** TASK OBJECTIVE **
Are you able to quote each entry exactly as written?

Lines of data
>> start

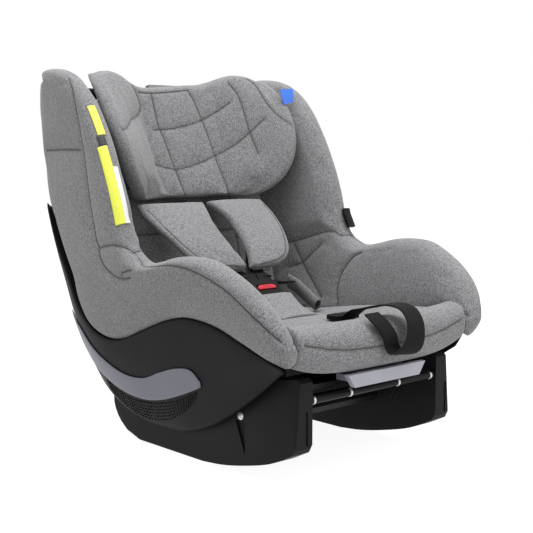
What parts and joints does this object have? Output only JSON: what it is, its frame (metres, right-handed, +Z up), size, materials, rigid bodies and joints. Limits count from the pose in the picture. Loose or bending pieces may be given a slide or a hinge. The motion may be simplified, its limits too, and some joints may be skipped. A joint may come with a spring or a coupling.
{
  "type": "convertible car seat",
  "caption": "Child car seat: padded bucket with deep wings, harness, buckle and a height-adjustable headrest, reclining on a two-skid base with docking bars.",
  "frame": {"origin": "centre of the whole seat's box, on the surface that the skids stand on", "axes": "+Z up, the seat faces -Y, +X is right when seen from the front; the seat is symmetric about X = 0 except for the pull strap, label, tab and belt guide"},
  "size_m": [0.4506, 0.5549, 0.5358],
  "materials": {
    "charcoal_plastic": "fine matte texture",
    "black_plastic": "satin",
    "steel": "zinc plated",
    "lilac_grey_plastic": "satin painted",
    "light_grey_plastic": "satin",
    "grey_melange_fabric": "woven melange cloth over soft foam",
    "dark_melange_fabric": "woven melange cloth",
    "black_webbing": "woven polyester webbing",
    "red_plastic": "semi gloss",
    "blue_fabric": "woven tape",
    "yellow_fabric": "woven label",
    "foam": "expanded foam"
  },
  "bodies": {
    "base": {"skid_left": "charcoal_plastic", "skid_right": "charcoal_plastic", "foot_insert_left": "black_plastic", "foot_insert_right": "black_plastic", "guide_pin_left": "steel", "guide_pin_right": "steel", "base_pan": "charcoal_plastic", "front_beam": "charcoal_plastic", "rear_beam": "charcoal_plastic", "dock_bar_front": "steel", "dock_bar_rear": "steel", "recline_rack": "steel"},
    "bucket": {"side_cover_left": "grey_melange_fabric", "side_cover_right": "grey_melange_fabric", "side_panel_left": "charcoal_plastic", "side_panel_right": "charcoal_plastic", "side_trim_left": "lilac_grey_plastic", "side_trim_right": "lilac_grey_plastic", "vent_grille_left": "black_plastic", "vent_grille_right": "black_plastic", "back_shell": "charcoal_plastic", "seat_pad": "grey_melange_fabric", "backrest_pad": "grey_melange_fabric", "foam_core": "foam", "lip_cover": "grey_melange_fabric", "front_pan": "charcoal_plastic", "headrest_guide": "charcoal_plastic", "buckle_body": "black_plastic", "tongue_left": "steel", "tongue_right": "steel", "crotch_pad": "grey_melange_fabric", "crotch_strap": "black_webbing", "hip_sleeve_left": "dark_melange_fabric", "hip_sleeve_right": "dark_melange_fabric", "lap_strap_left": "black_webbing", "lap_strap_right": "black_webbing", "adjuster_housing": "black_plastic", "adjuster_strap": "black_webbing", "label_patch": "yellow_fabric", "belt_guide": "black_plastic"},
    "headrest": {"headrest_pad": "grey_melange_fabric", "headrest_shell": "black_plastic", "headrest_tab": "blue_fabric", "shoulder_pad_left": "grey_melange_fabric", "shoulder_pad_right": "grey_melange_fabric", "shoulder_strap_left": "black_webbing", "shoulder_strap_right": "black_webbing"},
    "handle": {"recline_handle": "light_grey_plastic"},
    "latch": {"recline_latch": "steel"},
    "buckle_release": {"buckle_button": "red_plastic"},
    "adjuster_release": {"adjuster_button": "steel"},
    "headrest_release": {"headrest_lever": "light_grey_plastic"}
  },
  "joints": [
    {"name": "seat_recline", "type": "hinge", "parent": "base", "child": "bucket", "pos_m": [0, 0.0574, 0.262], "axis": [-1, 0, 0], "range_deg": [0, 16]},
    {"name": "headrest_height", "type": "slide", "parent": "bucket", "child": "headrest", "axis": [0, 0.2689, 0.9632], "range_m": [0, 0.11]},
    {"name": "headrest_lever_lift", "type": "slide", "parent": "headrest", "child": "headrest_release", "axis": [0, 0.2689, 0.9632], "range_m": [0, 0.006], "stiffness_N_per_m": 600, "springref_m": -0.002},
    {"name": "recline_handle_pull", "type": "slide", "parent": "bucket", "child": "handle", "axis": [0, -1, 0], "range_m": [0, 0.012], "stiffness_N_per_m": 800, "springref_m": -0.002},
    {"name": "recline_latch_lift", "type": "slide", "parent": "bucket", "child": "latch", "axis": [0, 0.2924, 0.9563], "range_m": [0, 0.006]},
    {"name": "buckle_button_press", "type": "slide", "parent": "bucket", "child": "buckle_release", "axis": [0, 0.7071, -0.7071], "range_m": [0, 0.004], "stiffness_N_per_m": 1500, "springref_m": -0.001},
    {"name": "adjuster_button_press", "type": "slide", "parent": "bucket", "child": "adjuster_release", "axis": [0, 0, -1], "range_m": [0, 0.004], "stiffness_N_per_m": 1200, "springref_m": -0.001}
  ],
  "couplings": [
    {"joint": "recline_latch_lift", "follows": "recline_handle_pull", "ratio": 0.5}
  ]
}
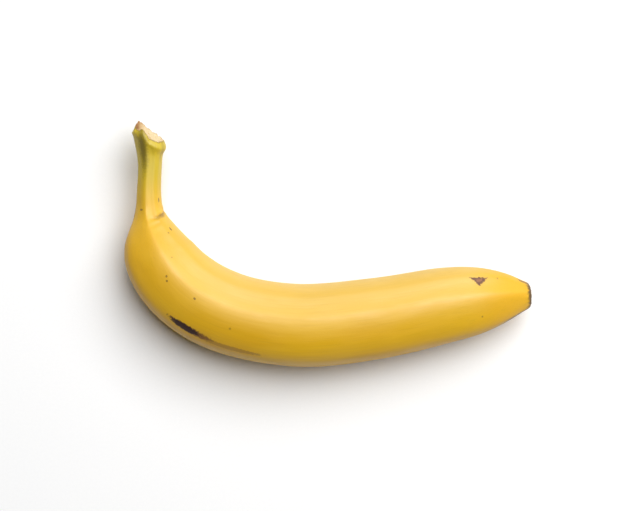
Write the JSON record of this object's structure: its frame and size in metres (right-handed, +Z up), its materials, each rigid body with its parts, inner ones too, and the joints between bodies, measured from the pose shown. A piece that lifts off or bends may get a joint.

>> end

** PROBLEM SOLUTION **
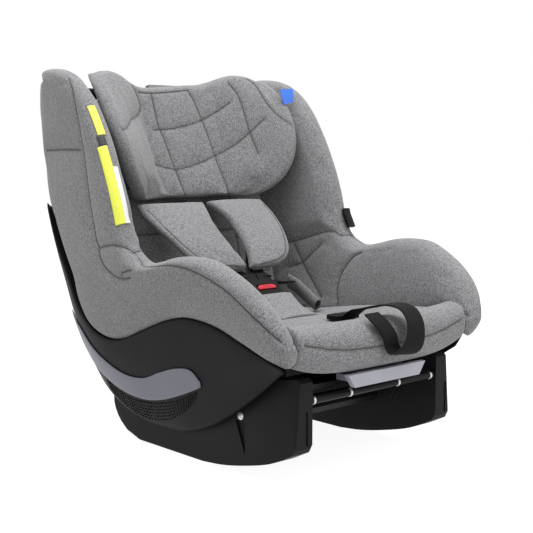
What parts and joints does this object have? Output only JSON: what it is, its frame (metres, right-handed, +Z up), size, materials, rigid bodies and joints. Limits count from the pose in the picture. Loose or bending pieces may be given a slide or a hinge. The motion may be simplified, its limits too, and some joints may be skipped. A joint may come with a spring or a coupling.
{
  "type": "convertible car seat",
  "caption": "Child car seat: padded bucket with deep wings, harness, buckle and a height-adjustable headrest, reclining on a two-skid base with docking bars.",
  "frame": {"origin": "centre of the whole seat's box, on the surface that the skids stand on", "axes": "+Z up, the seat faces -Y, +X is right when seen from the front; the seat is symmetric about X = 0 except for the pull strap, label, tab and belt guide"},
  "size_m": [0.4506, 0.5549, 0.5358],
  "materials": {
    "charcoal_plastic": "fine matte texture",
    "black_plastic": "satin",
    "steel": "zinc plated",
    "lilac_grey_plastic": "satin painted",
    "light_grey_plastic": "satin",
    "grey_melange_fabric": "woven melange cloth over soft foam",
    "dark_melange_fabric": "woven melange cloth",
    "black_webbing": "woven polyester webbing",
    "red_plastic": "semi gloss",
    "blue_fabric": "woven tape",
    "yellow_fabric": "woven label",
    "foam": "expanded foam"
  },
  "bodies": {
    "base": {"skid_left": "charcoal_plastic", "skid_right": "charcoal_plastic", "foot_insert_left": "black_plastic", "foot_insert_right": "black_plastic", "guide_pin_left": "steel", "guide_pin_right": "steel", "base_pan": "charcoal_plastic", "front_beam": "charcoal_plastic", "rear_beam": "charcoal_plastic", "dock_bar_front": "steel", "dock_bar_rear": "steel", "recline_rack": "steel"},
    "bucket": {"side_cover_left": "grey_melange_fabric", "side_cover_right": "grey_melange_fabric", "side_panel_left": "charcoal_plastic", "side_panel_right": "charcoal_plastic", "side_trim_left": "lilac_grey_plastic", "side_trim_right": "lilac_grey_plastic", "vent_grille_left": "black_plastic", "vent_grille_right": "black_plastic", "back_shell": "charcoal_plastic", "seat_pad": "grey_melange_fabric", "backrest_pad": "grey_melange_fabric", "foam_core": "foam", "lip_cover": "grey_melange_fabric", "front_pan": "charcoal_plastic", "headrest_guide": "charcoal_plastic", "buckle_body": "black_plastic", "tongue_left": "steel", "tongue_right": "steel", "crotch_pad": "grey_melange_fabric", "crotch_strap": "black_webbing", "hip_sleeve_left": "dark_melange_fabric", "hip_sleeve_right": "dark_melange_fabric", "lap_strap_left": "black_webbing", "lap_strap_right": "black_webbing", "adjuster_housing": "black_plastic", "adjuster_strap": "black_webbing", "label_patch": "yellow_fabric", "belt_guide": "black_plastic"},
    "headrest": {"headrest_pad": "grey_melange_fabric", "headrest_shell": "black_plastic", "headrest_tab": "blue_fabric", "shoulder_pad_left": "grey_melange_fabric", "shoulder_pad_right": "grey_melange_fabric", "shoulder_strap_left": "black_webbing", "shoulder_strap_right": "black_webbing"},
    "handle": {"recline_handle": "light_grey_plastic"},
    "latch": {"recline_latch": "steel"},
    "buckle_release": {"buckle_button": "red_plastic"},
    "adjuster_release": {"adjuster_button": "steel"},
    "headrest_release": {"headrest_lever": "light_grey_plastic"}
  },
  "joints": [
    {"name": "seat_recline", "type": "hinge", "parent": "base", "child": "bucket", "pos_m": [0, 0.0574, 0.262], "axis": [-1, 0, 0], "range_deg": [0, 16]},
    {"name": "headrest_height", "type": "slide", "parent": "bucket", "child": "headrest", "axis": [0, 0.2689, 0.9632], "range_m": [0, 0.11]},
    {"name": "headrest_lever_lift", "type": "slide", "parent": "headrest", "child": "headrest_release", "axis": [0, 0.2689, 0.9632], "range_m": [0, 0.006], "stiffness_N_per_m": 600, "springref_m": -0.002},
    {"name": "recline_handle_pull", "type": "slide", "parent": "bucket", "child": "handle", "axis": [0, -1, 0], "range_m": [0, 0.012], "stiffness_N_per_m": 800, "springref_m": -0.002},
    {"name": "recline_latch_lift", "type": "slide", "parent": "bucket", "child": "latch", "axis": [0, 0.2924, 0.9563], "range_m": [0, 0.006]},
    {"name": "buckle_button_press", "type": "slide", "parent": "bucket", "child": "buckle_release", "axis": [0, 0.7071, -0.7071], "range_m": [0, 0.004], "stiffness_N_per_m": 1500, "springref_m": -0.001},
    {"name": "adjuster_button_press", "type": "slide", "parent": "bucket", "child": "adjuster_release", "axis": [0, 0, -1], "range_m": [0, 0.004], "stiffness_N_per_m": 1200, "springref_m": -0.001}
  ],
  "couplings": [
    {"joint": "recline_latch_lift", "follows": "recline_handle_pull", "ratio": 0.5}
  ]
}
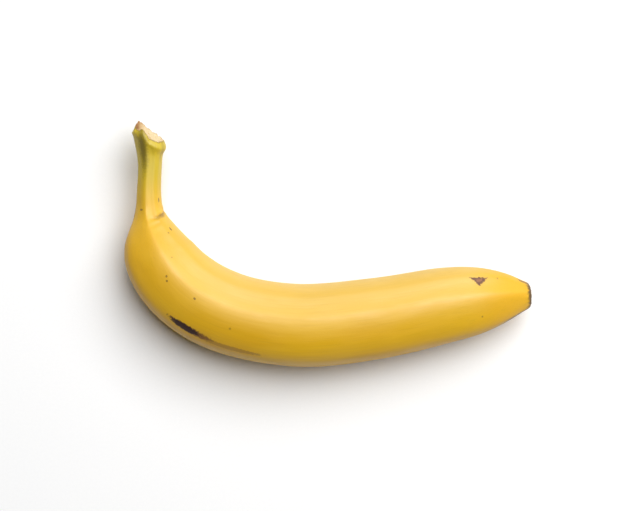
Write the JSON record of this object's structure: its frame and size in metres (right-handed, +Z up), its materials, each rigid body with its parts, inner ones too, and the joints between bodies, measured from the pose shown. A piece that lifts off or bends may get a joint.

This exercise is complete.